---------- DATASET CONTENT ----------
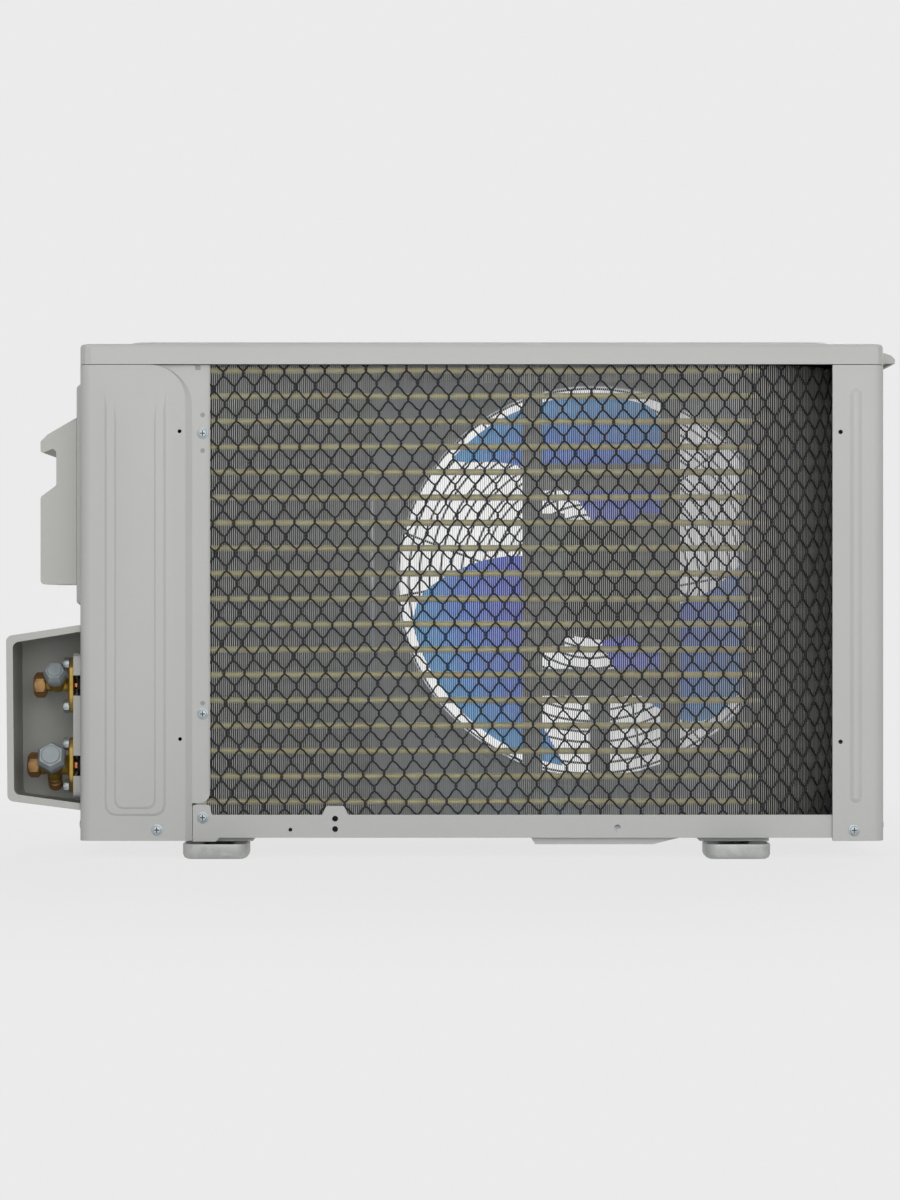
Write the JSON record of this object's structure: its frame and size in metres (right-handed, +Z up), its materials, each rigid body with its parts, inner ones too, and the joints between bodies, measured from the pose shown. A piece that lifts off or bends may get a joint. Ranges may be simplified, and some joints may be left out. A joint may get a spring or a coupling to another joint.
{
  "type": "air conditioner outdoor unit",
  "caption": "Outdoor unit of a wall-mounted split air conditioner seen from its coil side, with guard net, axial fan, service valves under an open hood and slotted feet.",
  "frame": {"origin": "centre of the four foot slots, on the floor plane under the feet", "axes": "+X along the cabinet from the valve side to the coil's bend, +Y the way the air is blown, +Z up"},
  "size_m": [0.7651, 0.312, 0.4377],
  "materials": {
    "cabinet_paint": "satin warm grey powder coat",
    "galvanised_steel": "galvanised sheet",
    "aluminium_fin": "thin mill-finish fins",
    "copper_tube": "copper tube, slightly tarnished",
    "brass_valve": "forged and turned brass",
    "plated_cap": "zinc-plated brass cap",
    "zinc_screw": "bright zinc plate",
    "black_plastic": "moulded black plastic",
    "blue_fan_plastic": "glossy blue moulding",
    "grey_plastic": "fine-grained grey moulding",
    "black_rubber": "matte rubber",
    "black_foam": "closed-cell foam",
    "black_paint": "gloss black enamel",
    "motor_paint": "dark motor case",
    "white_insulator": "cream insulator",
    "guard_wire": "dark coated wire"
  },
  "bodies": {
    "cabinet": {"foot_left": "galvanised_steel", "foot_right": "galvanised_steel", "base_pan": "cabinet_paint", "top_cover": "cabinet_paint", "valve_side_panel": "cabinet_paint", "coil_side_panel": "cabinet_paint", "front_panel": "cabinet_paint", "fan_guard": "guard_wire", "guard_net": "black_plastic", "coil_fins": "aluminium_fin", "coil_tubes": "copper_tube", "return_bends": "copper_tube", "coil_end_plates": "galvanised_steel", "fan_motor": "motor_paint", "motor_bracket": "galvanised_steel", "motor_screws": "zinc_screw", "partition_plate": "galvanised_steel", "compressor": "black_paint", "compressor_mounts": "black_rubber", "mount_studs": "zinc_screw", "accumulator": "black_paint", "terminal_cover": "black_plastic", "discharge_pipe": "copper_tube", "suction_pipe": "copper_tube", "liquid_pipe": "copper_tube", "strainer": "copper_tube", "capillary": "copper_tube", "valve_bracket": "cabinet_paint", "liquid_valve": "brass_valve", "gas_valve": "brass_valve", "valve_bolts": "zinc_screw", "pipe_sleeves": "black_foam", "valve_hood": "grey_plastic", "hood_screws": "zinc_screw", "access_plate": "cabinet_paint", "service_cover": "grey_plastic", "cover_screw": "zinc_screw", "terminal_block": "white_insulator", "terminal_screws": "zinc_screw", "cable_clamp": "black_plastic", "electrical_plate": "galvanised_steel", "run_capacitor": "black_plastic", "capacitor_strap": "galvanised_steel", "pull_handle": "grey_plastic", "panel_screws": "zinc_screw", "guard_screws": "zinc_screw"},
    "fan": {"fan": "blue_fan_plastic", "motor_shaft": "zinc_screw", "fan_nut": "zinc_screw"},
    "liquid_cap": {"liquid_cap": "plated_cap"},
    "gas_cap": {"gas_cap": "plated_cap"},
    "liquid_stem": {"liquid_stem": "brass_valve"},
    "gas_stem": {"gas_stem": "brass_valve"},
    "liquid_nut": {"liquid_nut": "brass_valve"},
    "gas_nut": {"gas_nut": "brass_valve"},
    "port_cap": {"port_cap": "brass_valve"},
    "port_core": {"port_core": "brass_valve"}
  },
  "joints": [
    {"name": "fan_spin", "type": "hinge", "parent": "cabinet", "child": "fan", "pos_m": [0.1075, 0, 0.23539], "axis": [0, 1, 0], "continuous": true},
    {"name": "liquid_cap_off", "type": "slide", "parent": "cabinet", "child": "liquid_cap", "axis": [0, -0.866, 0.5], "range_m": [0, 0.016]},
    {"name": "gas_cap_off", "type": "slide", "parent": "cabinet", "child": "gas_cap", "axis": [0, -0.9272, 0.3746], "range_m": [0, 0.016]},
    {"name": "liquid_stem_turn", "type": "hinge", "parent": "cabinet", "child": "liquid_stem", "pos_m": [-0.36156, -0.075, 0.14459], "axis": [0, -0.866, 0.5], "range_deg": [0, 1080]},
    {"name": "gas_stem_turn", "type": "hinge", "parent": "cabinet", "child": "gas_stem", "pos_m": [-0.36456, -0.075, 0.0756], "axis": [0, -0.9272, 0.3746], "range_deg": [0, 1080]},
    {"name": "liquid_nut_back", "type": "slide", "parent": "cabinet", "child": "liquid_nut", "axis": [-1, 0, 0], "range_m": [0, 0.0095]},
    {"name": "gas_nut_back", "type": "slide", "parent": "cabinet", "child": "gas_nut", "axis": [-1, 0, 0], "range_m": [0, 0.0085]},
    {"name": "port_cap_off", "type": "slide", "parent": "cabinet", "child": "port_cap", "axis": [0, 0.6691, -0.7431], "range_m": [0, 0.0105]},
    {"name": "port_core_press", "type": "slide", "parent": "cabinet", "child": "port_core", "axis": [0, -0.6691, 0.7431], "range_m": [0, 0.0015], "stiffness_N_per_m": 300, "springref_m": -0.002}
  ]
}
----------
SHORT EXERCISE: Set down the material above again, word for word.

OUTPUT OF THE TASK:
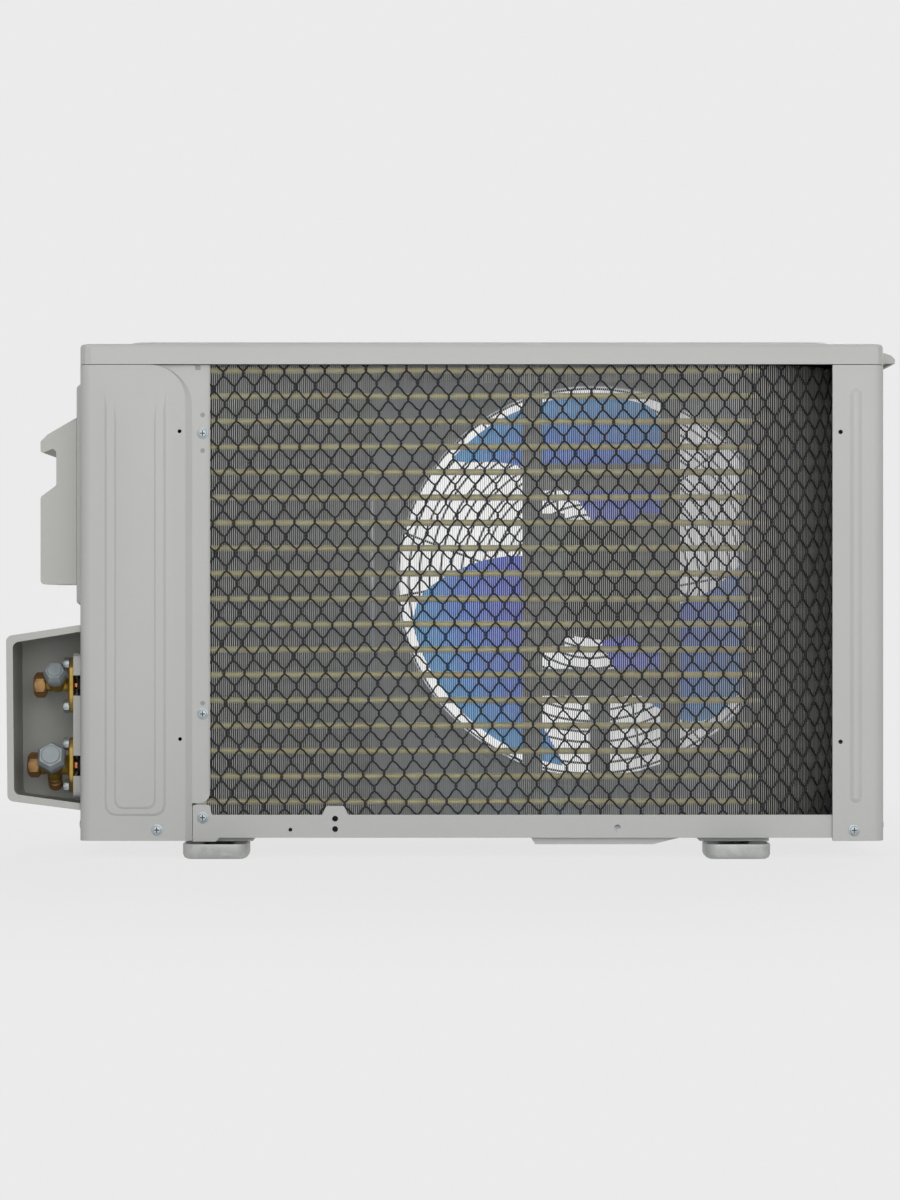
Write the JSON record of this object's structure: its frame and size in metres (right-handed, +Z up), its materials, each rigid body with its parts, inner ones too, and the joints between bodies, measured from the pose shown. A piece that lifts off or bends may get a joint. Ranges may be simplified, and some joints may be left out. A joint may get a spring or a coupling to another joint.
{
  "type": "air conditioner outdoor unit",
  "caption": "Outdoor unit of a wall-mounted split air conditioner seen from its coil side, with guard net, axial fan, service valves under an open hood and slotted feet.",
  "frame": {"origin": "centre of the four foot slots, on the floor plane under the feet", "axes": "+X along the cabinet from the valve side to the coil's bend, +Y the way the air is blown, +Z up"},
  "size_m": [0.7651, 0.312, 0.4377],
  "materials": {
    "cabinet_paint": "satin warm grey powder coat",
    "galvanised_steel": "galvanised sheet",
    "aluminium_fin": "thin mill-finish fins",
    "copper_tube": "copper tube, slightly tarnished",
    "brass_valve": "forged and turned brass",
    "plated_cap": "zinc-plated brass cap",
    "zinc_screw": "bright zinc plate",
    "black_plastic": "moulded black plastic",
    "blue_fan_plastic": "glossy blue moulding",
    "grey_plastic": "fine-grained grey moulding",
    "black_rubber": "matte rubber",
    "black_foam": "closed-cell foam",
    "black_paint": "gloss black enamel",
    "motor_paint": "dark motor case",
    "white_insulator": "cream insulator",
    "guard_wire": "dark coated wire"
  },
  "bodies": {
    "cabinet": {"foot_left": "galvanised_steel", "foot_right": "galvanised_steel", "base_pan": "cabinet_paint", "top_cover": "cabinet_paint", "valve_side_panel": "cabinet_paint", "coil_side_panel": "cabinet_paint", "front_panel": "cabinet_paint", "fan_guard": "guard_wire", "guard_net": "black_plastic", "coil_fins": "aluminium_fin", "coil_tubes": "copper_tube", "return_bends": "copper_tube", "coil_end_plates": "galvanised_steel", "fan_motor": "motor_paint", "motor_bracket": "galvanised_steel", "motor_screws": "zinc_screw", "partition_plate": "galvanised_steel", "compressor": "black_paint", "compressor_mounts": "black_rubber", "mount_studs": "zinc_screw", "accumulator": "black_paint", "terminal_cover": "black_plastic", "discharge_pipe": "copper_tube", "suction_pipe": "copper_tube", "liquid_pipe": "copper_tube", "strainer": "copper_tube", "capillary": "copper_tube", "valve_bracket": "cabinet_paint", "liquid_valve": "brass_valve", "gas_valve": "brass_valve", "valve_bolts": "zinc_screw", "pipe_sleeves": "black_foam", "valve_hood": "grey_plastic", "hood_screws": "zinc_screw", "access_plate": "cabinet_paint", "service_cover": "grey_plastic", "cover_screw": "zinc_screw", "terminal_block": "white_insulator", "terminal_screws": "zinc_screw", "cable_clamp": "black_plastic", "electrical_plate": "galvanised_steel", "run_capacitor": "black_plastic", "capacitor_strap": "galvanised_steel", "pull_handle": "grey_plastic", "panel_screws": "zinc_screw", "guard_screws": "zinc_screw"},
    "fan": {"fan": "blue_fan_plastic", "motor_shaft": "zinc_screw", "fan_nut": "zinc_screw"},
    "liquid_cap": {"liquid_cap": "plated_cap"},
    "gas_cap": {"gas_cap": "plated_cap"},
    "liquid_stem": {"liquid_stem": "brass_valve"},
    "gas_stem": {"gas_stem": "brass_valve"},
    "liquid_nut": {"liquid_nut": "brass_valve"},
    "gas_nut": {"gas_nut": "brass_valve"},
    "port_cap": {"port_cap": "brass_valve"},
    "port_core": {"port_core": "brass_valve"}
  },
  "joints": [
    {"name": "fan_spin", "type": "hinge", "parent": "cabinet", "child": "fan", "pos_m": [0.1075, 0, 0.23539], "axis": [0, 1, 0], "continuous": true},
    {"name": "liquid_cap_off", "type": "slide", "parent": "cabinet", "child": "liquid_cap", "axis": [0, -0.866, 0.5], "range_m": [0, 0.016]},
    {"name": "gas_cap_off", "type": "slide", "parent": "cabinet", "child": "gas_cap", "axis": [0, -0.9272, 0.3746], "range_m": [0, 0.016]},
    {"name": "liquid_stem_turn", "type": "hinge", "parent": "cabinet", "child": "liquid_stem", "pos_m": [-0.36156, -0.075, 0.14459], "axis": [0, -0.866, 0.5], "range_deg": [0, 1080]},
    {"name": "gas_stem_turn", "type": "hinge", "parent": "cabinet", "child": "gas_stem", "pos_m": [-0.36456, -0.075, 0.0756], "axis": [0, -0.9272, 0.3746], "range_deg": [0, 1080]},
    {"name": "liquid_nut_back", "type": "slide", "parent": "cabinet", "child": "liquid_nut", "axis": [-1, 0, 0], "range_m": [0, 0.0095]},
    {"name": "gas_nut_back", "type": "slide", "parent": "cabinet", "child": "gas_nut", "axis": [-1, 0, 0], "range_m": [0, 0.0085]},
    {"name": "port_cap_off", "type": "slide", "parent": "cabinet", "child": "port_cap", "axis": [0, 0.6691, -0.7431], "range_m": [0, 0.0105]},
    {"name": "port_core_press", "type": "slide", "parent": "cabinet", "child": "port_core", "axis": [0, -0.6691, 0.7431], "range_m": [0, 0.0015], "stiffness_N_per_m": 300, "springref_m": -0.002}
  ]
}